Terminology shifted too. We absorbed new labels and acronyms: non-governmental organisation (NGO); non-profit institution (NPI); and not-for-profit (NFP). Collectively, community-based organisations are tagged the Third Sector.
The focus on service delivery and ‘consumers’ and on accountability brought an attendant raft of regulations, eroding the real virtues of volunteer-involving organisations. Their capacity for developing creative solutions and experimenting with new practice methodologies was hard to fit into the new environment, even though volunteering and volunteers remained an essential part of an organisation’s operations. Neither did the new model enhance belonging and social connectedness in local communities.

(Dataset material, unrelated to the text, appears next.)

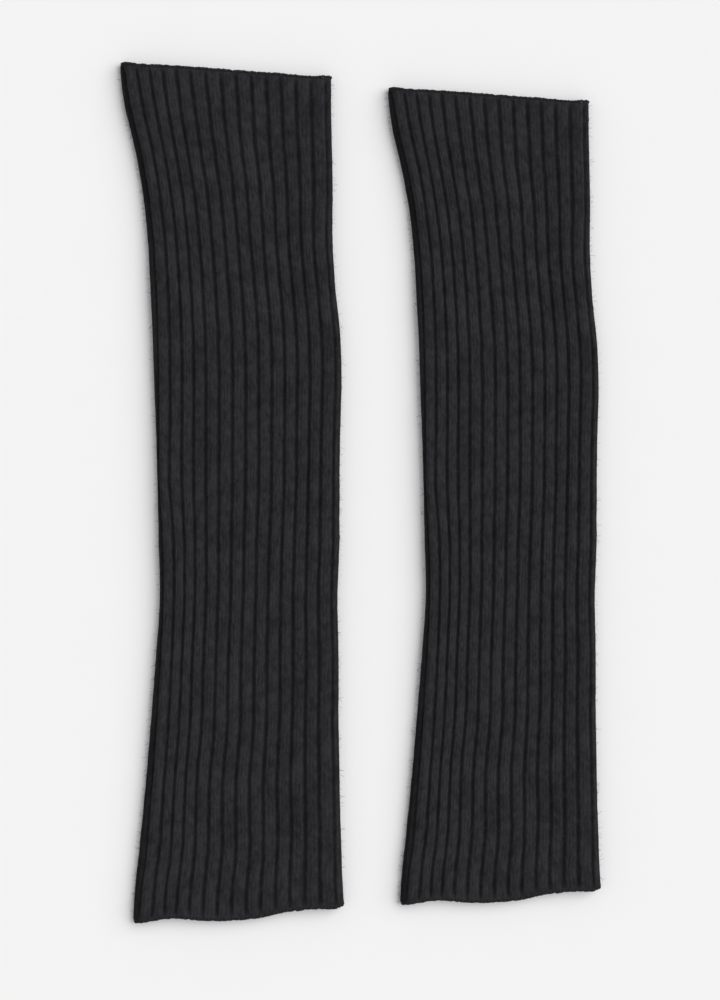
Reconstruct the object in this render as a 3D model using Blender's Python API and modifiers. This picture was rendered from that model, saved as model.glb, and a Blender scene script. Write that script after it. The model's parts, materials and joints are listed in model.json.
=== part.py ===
"""A pair of rib-knitted leg warmers laid flat side by side.

Each leg warmer is one knitted tube, open at both ends. It lies on its back: the lower layer is flat on z = 0, the
upper layer lies just above it, and the cloth rounds over from one to the other at the two folds. The upper layer
sinks a little between the folds, and carries the rib's grooves. The second tube is the first one, slightly smaller.

Distances in the tables and constants are in millimetres, and the model is in metres.
"""

import math

import bpy
import numpy as np

MM = 0.001

# The cloth
WALL = 3.0  # thickness of the knitted wall
LAID = 9.0  # height of the flattened tube at its folds
SINK = 1.6  # how far the upper layer sinks between the folds
SINK_AT_MOUTH = 0.7  # and at the two open ends, where the layers part a little
SINK_REACH = 24.0  # distance from a fold over which the upper layer sinks
MOUTH_REACH = 30.0  # distance from an open end over which the layers part

# Soft hollows in the upper layer: the middle of each along the tube and as a share of its width, how long and how
# broad it is, and its depth.
HOLLOWS = (
    # along, across, length, breadth, depth
    (168, 0.72, 60, 34, 0.8),
    (20, 0.24, 80, 26, 0.6),
    (-66, 0.30, 56, 30, 0.8),
    (-100, 0.84, 70, 24, 0.6),
    (-158, 0.70, 60, 40, 0.7),
    (-222, 0.42, 50, 44, 0.8),
)

# The ribs
RIBS_ROUND = 30  # ribs round the whole tube
FRONT_GROOVES = 14  # grooves between the two folds of the upper layer
GROOVE_DEPTH = 1.2
SHOULDER = 0.28  # share of a rib from its groove to its flat top
LOWEST_FACING = -0.3  # grooves end where the cloth faces further down than this, near the flat underside

# The outline of the first tube, from its bottom end to its top end, about its own middle.
# left and right are its folds. first and last are the distances, over the surface, from the left fold's outermost
# line to the first groove and from the last groove to the right fold's outermost line.
OUTLINE_COLUMNS = ("along", "left", "right", "first", "last")
OUTLINE = (
    (-254, -63.2, 62.6, 14.5, 7.3),
    (-210, -59.5, 60.0, 14.3, 7.2),
    (-170, -55.5, 59.0, 13.0, 7.0),
    (-122, -51.3, 58.5, 12.4, 7.2),
    (-85, -48.2, 58.4, 11.8, 6.8),
    (-50, -47.2, 58.4, 10.8, 6.6),
    (-5, -48.4, 59.0, 9.8, 6.7),
    (42, -49.6, 59.6, 10.4, 6.6),
    (66, -50.5, 60.2, 11.2, 6.2),
    (90, -51.3, 59.6, 12.2, 5.8),
    (125, -53.1, 56.2, 13.0, 5.5),
    (160, -55.5, 54.9, 13.2, 5.6),
    (196, -60.8, 54.9, 12.6, 5.4),
    (220, -66.1, 54.4, 12.8, 5.6),
    (254, -70.8, 54.0, 13.2, 5.6),
)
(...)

“Voluntary associations” never really went away, but somehow dropped under the radar. We are still joiners, because we are hard-wired to the idea of community, to social connectedness. The philosophy of community is as old as – well – communities, and history is chequered with examples of community-led development and change on social, political and economic fronts.
So I should not be surprised to observe some winds of change over the past decade. Concepts of Civil Society and social capital are re-surfacing in mainstream discussion and actions. Social entrepreneurs are showing us the way to create sustainable change in our communities. We can even put a positive spin on NGOs by re-naming them Social Profit Organisations. And wouldn’t you know it: the theme for this year’s Volunteer Awareness Week is Building Communities through Volunteering.
There is much to encourage us in the present state of volunteering. National and local awards for volunteers are evidence of a depth of experience and commitment to communities of all kinds. “Voluntary Associations” deserve more air-time because their activities can build flourishing communities.
No doubt the next forty years will record more social and political change. I am in no doubt that “voluntary associations” will participate in that change, if not leading the charge.